* **Written exercise**: Up to and including the line that contains "at each end.", write out each line of the material from its first line, exactly.

- - - - -

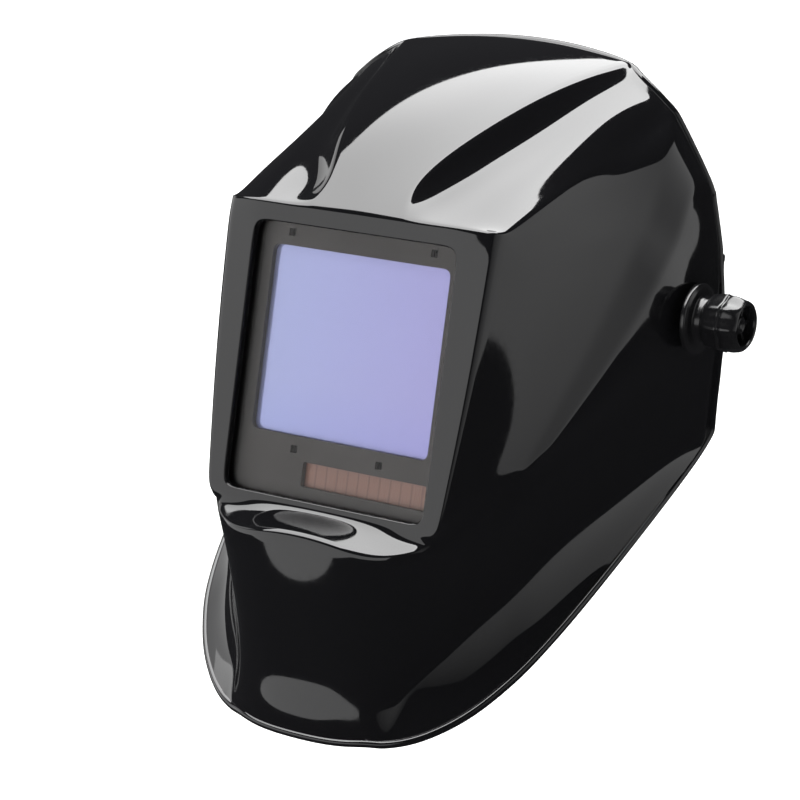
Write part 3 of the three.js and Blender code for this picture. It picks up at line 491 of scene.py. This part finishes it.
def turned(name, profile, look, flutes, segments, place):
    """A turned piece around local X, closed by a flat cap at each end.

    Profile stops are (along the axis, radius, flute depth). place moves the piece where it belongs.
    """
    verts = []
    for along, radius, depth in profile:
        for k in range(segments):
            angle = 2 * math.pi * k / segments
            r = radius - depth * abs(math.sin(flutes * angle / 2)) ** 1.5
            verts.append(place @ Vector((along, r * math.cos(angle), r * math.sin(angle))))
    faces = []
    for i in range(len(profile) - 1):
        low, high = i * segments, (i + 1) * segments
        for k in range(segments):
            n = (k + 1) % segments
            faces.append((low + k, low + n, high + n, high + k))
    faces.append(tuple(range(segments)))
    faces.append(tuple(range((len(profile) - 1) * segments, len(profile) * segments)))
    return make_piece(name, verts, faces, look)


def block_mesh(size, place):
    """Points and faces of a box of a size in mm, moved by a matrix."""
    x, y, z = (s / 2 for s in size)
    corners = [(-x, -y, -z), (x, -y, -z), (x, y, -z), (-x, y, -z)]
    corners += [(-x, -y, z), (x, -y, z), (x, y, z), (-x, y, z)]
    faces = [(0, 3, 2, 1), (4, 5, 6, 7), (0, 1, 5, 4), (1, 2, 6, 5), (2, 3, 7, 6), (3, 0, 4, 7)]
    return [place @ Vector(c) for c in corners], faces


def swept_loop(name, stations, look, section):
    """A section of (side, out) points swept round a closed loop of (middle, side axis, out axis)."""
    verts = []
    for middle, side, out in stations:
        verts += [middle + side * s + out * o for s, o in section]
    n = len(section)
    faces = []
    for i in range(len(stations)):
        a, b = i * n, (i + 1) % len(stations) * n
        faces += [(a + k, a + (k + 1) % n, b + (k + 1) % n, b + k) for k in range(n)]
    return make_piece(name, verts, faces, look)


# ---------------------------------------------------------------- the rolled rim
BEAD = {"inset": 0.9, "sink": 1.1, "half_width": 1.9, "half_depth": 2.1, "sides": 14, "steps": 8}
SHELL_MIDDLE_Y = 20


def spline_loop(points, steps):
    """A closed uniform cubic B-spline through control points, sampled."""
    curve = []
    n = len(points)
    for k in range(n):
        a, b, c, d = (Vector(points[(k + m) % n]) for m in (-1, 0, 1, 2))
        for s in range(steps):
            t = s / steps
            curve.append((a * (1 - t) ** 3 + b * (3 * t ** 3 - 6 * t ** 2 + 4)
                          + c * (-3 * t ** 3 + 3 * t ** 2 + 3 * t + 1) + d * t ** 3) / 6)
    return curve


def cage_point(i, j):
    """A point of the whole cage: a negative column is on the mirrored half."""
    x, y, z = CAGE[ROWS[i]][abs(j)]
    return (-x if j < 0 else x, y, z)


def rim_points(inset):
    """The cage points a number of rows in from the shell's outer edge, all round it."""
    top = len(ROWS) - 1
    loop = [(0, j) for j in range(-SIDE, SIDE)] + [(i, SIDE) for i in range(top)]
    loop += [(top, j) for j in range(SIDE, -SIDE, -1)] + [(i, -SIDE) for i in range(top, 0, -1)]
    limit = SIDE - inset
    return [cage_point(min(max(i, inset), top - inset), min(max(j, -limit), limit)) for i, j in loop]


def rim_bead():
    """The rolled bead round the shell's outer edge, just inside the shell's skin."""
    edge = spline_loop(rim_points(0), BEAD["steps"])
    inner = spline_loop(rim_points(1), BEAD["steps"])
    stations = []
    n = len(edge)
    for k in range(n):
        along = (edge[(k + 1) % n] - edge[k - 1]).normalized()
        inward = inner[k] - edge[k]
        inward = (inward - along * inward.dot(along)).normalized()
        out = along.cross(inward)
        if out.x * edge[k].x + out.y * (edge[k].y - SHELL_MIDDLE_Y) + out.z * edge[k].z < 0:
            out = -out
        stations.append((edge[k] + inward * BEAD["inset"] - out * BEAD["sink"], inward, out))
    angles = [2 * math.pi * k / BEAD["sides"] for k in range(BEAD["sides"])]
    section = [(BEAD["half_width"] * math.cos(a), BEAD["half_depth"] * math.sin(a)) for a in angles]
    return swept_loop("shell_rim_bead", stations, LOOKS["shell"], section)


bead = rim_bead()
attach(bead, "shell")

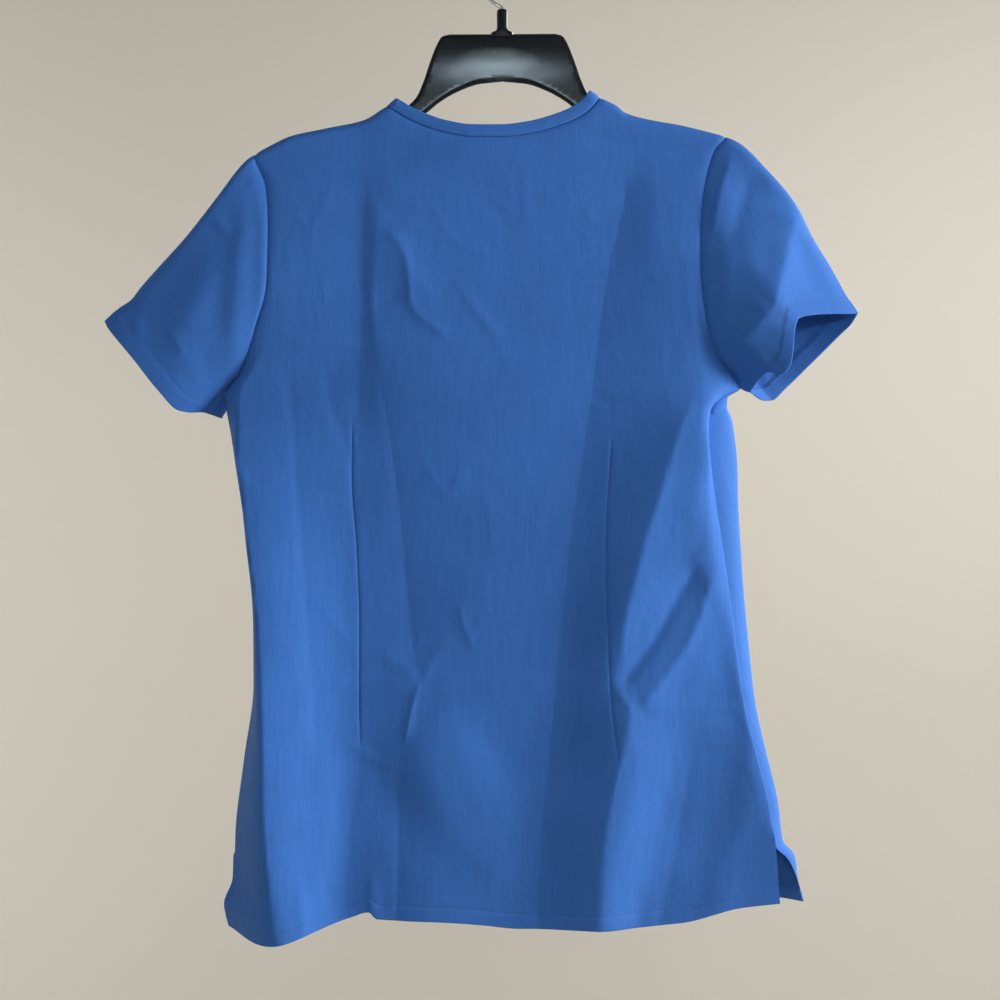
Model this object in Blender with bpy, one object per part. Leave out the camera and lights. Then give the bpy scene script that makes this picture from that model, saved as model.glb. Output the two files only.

- - - - -

* **Correct answer**:
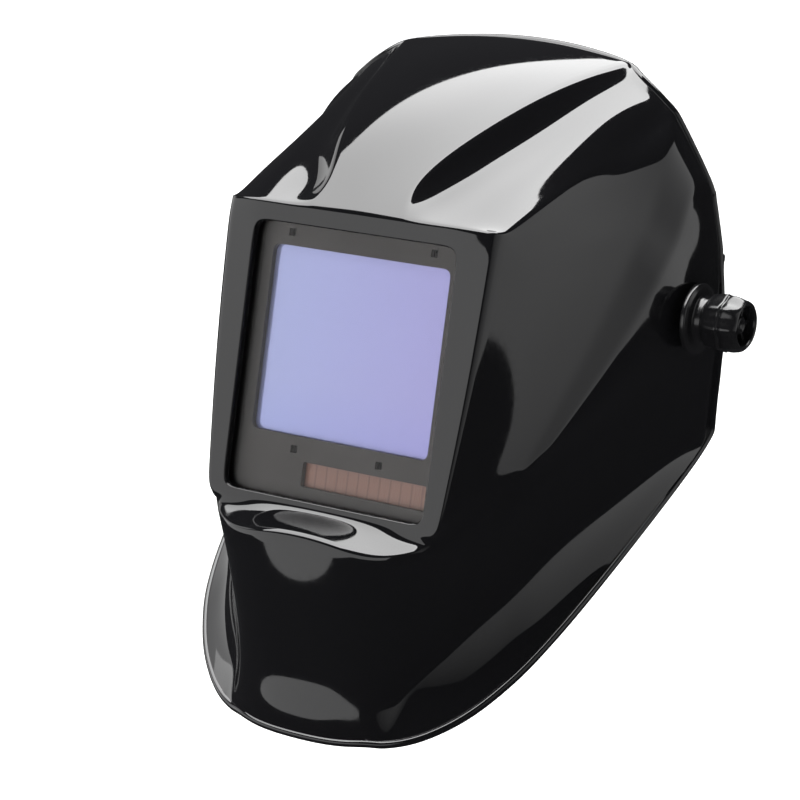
Write part 3 of the three.js and Blender code for this picture. It picks up at line 491 of scene.py. This part finishes it.
def turned(name, profile, look, flutes, segments, place):
    """A turned piece around local X, closed by a flat cap at each end.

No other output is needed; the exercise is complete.